I nodded, and then opened my mouth to explain. I should have stopped with the nod. “I think I picked something up from the guy I sat next to on the plane. He
was coughing and sneezing the whole ten-hour flight. I tried to cover my face and not breathe, but it’s not easy to hold your breath for that long, you know? And then he took some kind of a sleep aide and fell asleep on my shoulder and the flight attendant had to pull a What About Bob wake-up maneuver on him….” I was rambling and the doctor was letting me. “Sorry,” I concluded lamely. “I don’t feel very good, that’s all.”
He nodded, clearly trying to keep a straight face for the sake of my pride. “How is your pain?” He reached out and laid a hand on my left knee. “I have stronger medication if you need it.”
“I’m fine, Dr. Lazzaro.
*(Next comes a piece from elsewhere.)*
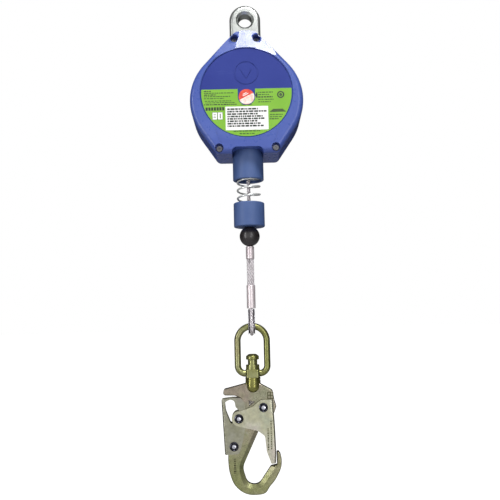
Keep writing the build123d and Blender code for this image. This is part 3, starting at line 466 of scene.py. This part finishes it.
def hook_zinc():
    """The forging: rosy grey at the shoulder, olive towards the bow, with a gilded barrel."""
    look = Look("hook_zinc", (0.40, 0.40, 0.20), 0.3, 1.0)
    drift = look.noise(24, 4, 0.6)
    shoulder = look.ramp(drift, (0.28, (0.30, 0.33, 0.21)), (0.46, (0.37, 0.36, 0.25)),
                         (0.58, (0.40, 0.34, 0.27)), (0.74, (0.33, 0.32, 0.20)))
    bow = look.ramp(drift, (0.28, (0.25, 0.28, 0.12)), (0.46, (0.33, 0.34, 0.16)), (0.58, (0.38, 0.37, 0.22)),
                    (0.74, (0.30, 0.30, 0.13)))
    height = look.math("MULTIPLY_ADD", look.axis("Z"), 12.0, 6.9)
    base = look.between(look.ramp(height, (0.0, 0.0), (1.0, 1.0)), bow, shoulder)
    barrel = look.math("MAXIMUM", look.math("GREATER_THAN", look.axis("Z"), BARREL_TOP_Z),
                       look.math("GREATER_THAN", look.math("ABSOLUTE", look.axis("Y")), BARREL_FRONT_Y))
    base = look.between(barrel, base, (0.30, 0.29, 0.09))
    fine = look.ramp(look.noise(210, 5, 0.65), (0.35, 0.78), (0.65, 1.10))
    base = look.between(1.0, base, fine, "MULTIPLY")
    rubbed = look.ramp(look.noise(60, 5, 0.7), (0.60, 0.0), (0.70, 1.0))
    look.color(look.between(look.math("MULTIPLY", rubbed, 0.22), base, (0.66, 0.66, 0.60)))
    look.roughness(look.noise(150, 5, 0.65), 0.18, 0.38)
    look.bump((look.noise(700, 4, 0.6), 0.05, 0.5), (look.noise(90, 3), 0.25, 0.5))
    return look.material


GATE_TONES = ((0.56, 0.55, 0.39), (0.64, 0.63, 0.50), (0.62, 0.56, 0.50), (0.48, 0.53, 0.42))
LEVER_SHADE = 0.64


def gate_zinc():
    """The pressed gate: paler and greyer than the forging."""
    return zinc_yellow("gate_zinc", *GATE_TONES)


def lever_zinc():
    """The pressed lever: the gate's tones, darker."""
    return zinc_yellow("lever_zinc", *[tuple(part * LEVER_SHADE for part in tone) for tone in GATE_TONES])


def wire_zinc():
    """The bail and swivel: deeper olive gold."""
    return zinc_yellow("wire_zinc", (0.29, 0.29, 0.10), (0.36, 0.37, 0.18),
                       (0.33, 0.31, 0.16), (0.22, 0.25, 0.09))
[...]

I just need—”
“Cosimo.” He leaned in closer, his voice dropping incrementally. “Here in my home, I am Cosimo. Or Cosi. Not Dr. Lazzaro.”
“Okay.” It came out a whisper. I hoped he thought it was due to my sore throat and not the sudden shortage of oxygen I was experiencing.
Isa cleared her throat and her uncle straightened a little. “I will go help Mama. Do you need anything else, Ani?” I stared at her blankly, unable to come up with any reason to keep her in the room with us. She smiled brightly, eyes darting back and forth between me and Cosimo, then left the room, pulling the door closed behind her.
He slid down in the chair a little and folded his hands together over his abdomen. Resting his head on the high seat back, he stared up at the long beams sectioning the ceiling overhead. The silence that filled the short distance between us went from awkward to pleasant as I realized he wasn’t going to make any moves on me while were alone. Not that I really thought he was that desperate. It was more like wishful thinking on my part.
“Anica.” He rolled his head to the side and gazed at me, his amber eyes half-closed. I waited for him to continue, but he didn’t. Like he was just trying on my name. Finally, I spoke instead.
“Thank you, Dr.—Cosimo,” I corrected quickly when his eyebrow arched in reproof. “For everything you and your family have done for me. Are doing for me. I don’t know what I would have done without—.” My words failed me as I gave thought to where I’d be if it hadn’t been for Isa stepping in. For Madalina being so gregarious and unashamed to call on people for favors. For Paulo stopping everything in his day to come to my rescue. Again. For Dr. Cosimo Lazzaro. His sister, Claudia, and her husband, Franco, whom I had yet to meet. Fabio. Even the bike rental guy, Giovani.